Not a Current Student, so sorry for Bigfooting those who are.
I’m having a tough time figuring out whether your concern here is that your D is not really outgoing and you’re trying to make sure she ends up at a place where she can just retreat from or avoid a party scene without undue pressure, or that you yourself want to make sure she doesn’t end up in an environment you don’t want her.
In any case, if it helps her, a few thoughts: Notre Dame would not be characterized by most as a stereotypical “party” school. You won’t see students hanging out the windows at 500 person ragers on a Saturday night, and obviously there are no frat houses. Its admissions is at a level of selectivity that ensures there are a lot of serious students around and very few, if any, are there to spend 4 years just getting wasted.
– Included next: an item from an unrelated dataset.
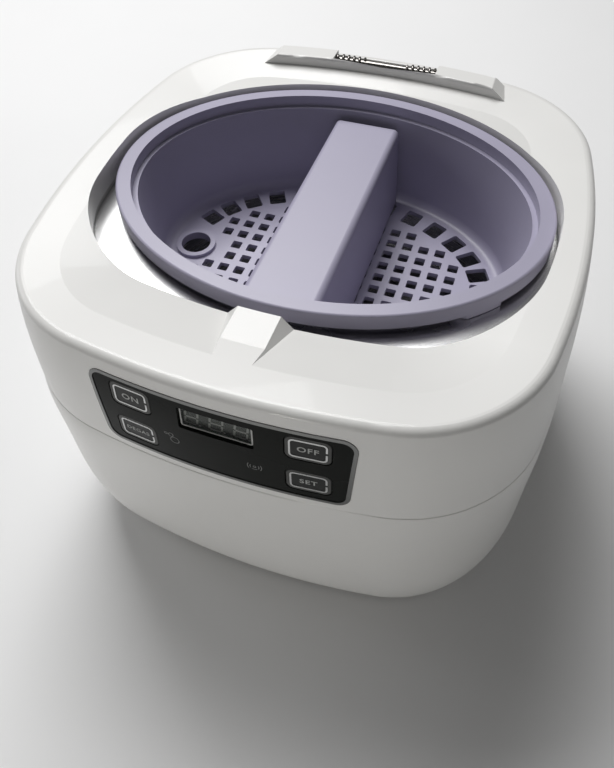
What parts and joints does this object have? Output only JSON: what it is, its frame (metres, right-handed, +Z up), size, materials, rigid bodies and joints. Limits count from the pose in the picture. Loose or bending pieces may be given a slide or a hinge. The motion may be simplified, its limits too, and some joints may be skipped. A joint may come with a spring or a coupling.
{
  "type": "ultrasonic cleaner",
  "caption": "Countertop ultrasonic cleaner: rounded square housing, oval steel tank, lift-out basket with watch stand, sloped finger scoops, front key panel, rear hinge.",
  "frame": {"origin": "middle of the footprint, on the surface that the feet stand on", "axes": "+Z up, -Y towards the control panel at the front, +X to the user's right"},
  "size_m": [0.2064, 0.2078, 0.1432],
  "materials": {
    "white_abs": "moulded, slightly warm white, semi-gloss",
    "lavender_pp": "moulded lavender plastic, satin",
    "stainless": "deep-drawn stainless",
    "silicone": "soft silicone seal",
    "foot_rubber": "moulded rubber",
    "dark_steel": "dark nickel plated",
    "plated_steel": "zinc plated",
    "panel_black": "gloss black, printed from behind",
    "panel_silver": "silver-grey border",
    "smoked_clear": "clear smoked lens",
    "key_black": "dark key with a bright outline",
    "aluminium": "turned aluminium",
    "piezo_ceramic": "silvered lead zirconate ceramic",
    "brass": "thin brass contact",
    "board_green": "glass-epoxy circuit board",
    "connector_white": "nylon connector",
    "ferrite": "ferrite core with tape",
    "capacitor_sleeve": "sleeved can",
    "component_black": "moulded epoxy",
    "fuse_glass": "glass fuse in clips",
    "display_grey": "display body with unlit segments",
    "lamp_clear": "clear lamp body",
    "lead_jacket": "insulated lead",
    "ribbon_grey": "flat ribbon"
  },
  "bodies": {
    "casing": {"back_mass_left": "plated_steel", "back_mass_right": "plated_steel", "board_screws": "plated_steel", "bus_capacitor": "capacitor_sleeve", "clamp_screws": "plated_steel", "control_board": "board_green", "control_screws": "plated_steel", "display_module": "display_grey", "display_window": "smoked_clear", "driver_board": "board_green", "electrodes_left": "brass", "electrodes_right": "brass", "filter_choke": "ferrite", "foot_back_left": "foot_rubber", "foot_back_right": "foot_rubber", "foot_front_left": "foot_rubber", "foot_front_right": "foot_rubber", "fuse": "fuse_glass", "heatsink": "aluminium", "hinge_pin": "dark_steel", "hinge_spring": "dark_steel", "housing_screws": "plated_steel", "indicator_lamps": "lamp_clear", "inlet_pins": "plated_steel", "inlet_socket": "component_black", "lower_housing": "white_abs", "mains_header": "connector_white", "mains_leads": "lead_jacket", "output_transformer": "ferrite", "panel_frame": "panel_silver", "panel_header": "connector_white", "panel_overlay": "panel_black", "panel_ribbon": "ribbon_grey", "piezo_rings_left": "piezo_ceramic", "piezo_rings_right": "piezo_ceramic", "power_transistors": "component_black", "ribbon_socket": "connector_white", "tact_switches": "component_black", "tank": "stainless", "tank_clamps": "plated_steel", "tank_gasket": "silicone", "transducer_bolt_left": "plated_steel", "transducer_bolt_right": "plated_steel", "transducer_header": "connector_white", "transducer_horn_left": "aluminium", "transducer_horn_right": "aluminium", "transducer_leads": "lead_jacket", "upper_housing": "white_abs"},
    "basket": {"basket": "lavender_pp"},
    "watch_stand": {"watch_stand": "lavender_pp"},
    "button_on": {"button_on": "key_black"},
    "button_degas": {"button_degas": "key_black"},
    "button_off": {"button_off": "key_black"},
    "button_set": {"button_set": "key_black"}
  },
  "joints": [
    {"name": "button_on_press", "type": "slide", "parent": "casing", "child": "button_on", "axis": [0, 1, 0], "range_m": [0, 0.0008], "stiffness_N_per_m": 900},
    {"name": "button_degas_press", "type": "slide", "parent": "casing", "child": "button_degas", "axis": [0, 1, 0], "range_m": [0, 0.0008], "stiffness_N_per_m": 900},
    {"name": "button_off_press", "type": "slide", "parent": "casing", "child": "button_off", "axis": [0, 1, 0], "range_m": [0, 0.0008], "stiffness_N_per_m": 900},
    {"name": "button_set_press", "type": "slide", "parent": "casing", "child": "button_set", "axis": [0, 1, 0], "range_m": [0, 0.0008], "stiffness_N_per_m": 900},
    {"name": "basket_lift", "type": "slide", "parent": "casing", "child": "basket", "axis": [0, 0, 1], "range_m": [0, 0.09]},
    {"name": "watch_stand_lift", "type": "slide", "parent": "basket", "child": "watch_stand", "axis": [0, 0, 1], "range_m": [0, 0.07]}
  ]
}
It is, however, a very social school, and I’d characterize the median student there as more on the extroverted end of the spectrum than average. Community is stressed at ND more than any other place I’ve witnessed, and the student body in general takes tremendous pride in being a part of the community. The solitary scholar is a not a common bird there. So perhaps not surprisingly it’s also a place where there’s a decent amount of drinking. You can, in fact, witness a few kids swaying, puking in the bushes and otherwise acting like fools outside the football stadium at tailgates in South Bend, although again, it’s nowhere in the same league as what you may see in Columbus or Tucson or Oxford.
Since 80% of the student body lives on campus and the surrounding town is by no stretch a typical “college town” full of bars and live music venues, etc., an outsized portion of the social life centers around and occurs in the dorms. On an average Friday night, the average ND student is either in a dorm or at a sporting event (huge school spirit, and what else are you going to do on a Friday night in South Bend in February if there’s a basketball game and UNC’s in town?). The residential college system, while in no way “forced socialization,” does, in fact, foster socializing and hanging out with your neighbors. The residence halls host events, dances, parties, and fundraisers for charitable causes, and it’s the students who plan and execute all of those things. It’s a unique feature of ND that really isn’t replicated at many other schools, and a lot of kids are specifically attracted to it (including our D23 who’s hoping to be accepted). One need not participate, but it’s probably a little harder to do so anonymously there than at most places where, once you’re through freshman year, you can move off campus or find other less social living arrangements. It will be all around one and difficult to just avoid entirely.
You’re correct that, in a residential college environment where freshmen are living in the same building as 21 year olds, they can access alcohol pretty easily if wanted. That said, the barriers that may exist at other schools are pretty easily overcome, especially at schools with a Greek system. So it’s not all that different in that regard, although it’s probably harder to just completely avoid.
All that said, yes, of course a student can retreat to their own room and avoid those things, or partake in just a few here and there, or spend their nights at the library or trying to find someplace that screens foreign films off campus, or whatever floats their boat. And if they want to be social but not drink they’ll find their people. I don’t think that’s any different from any other school, although I’d venture to guess that’s a smaller proportion of students at ND than at many other places.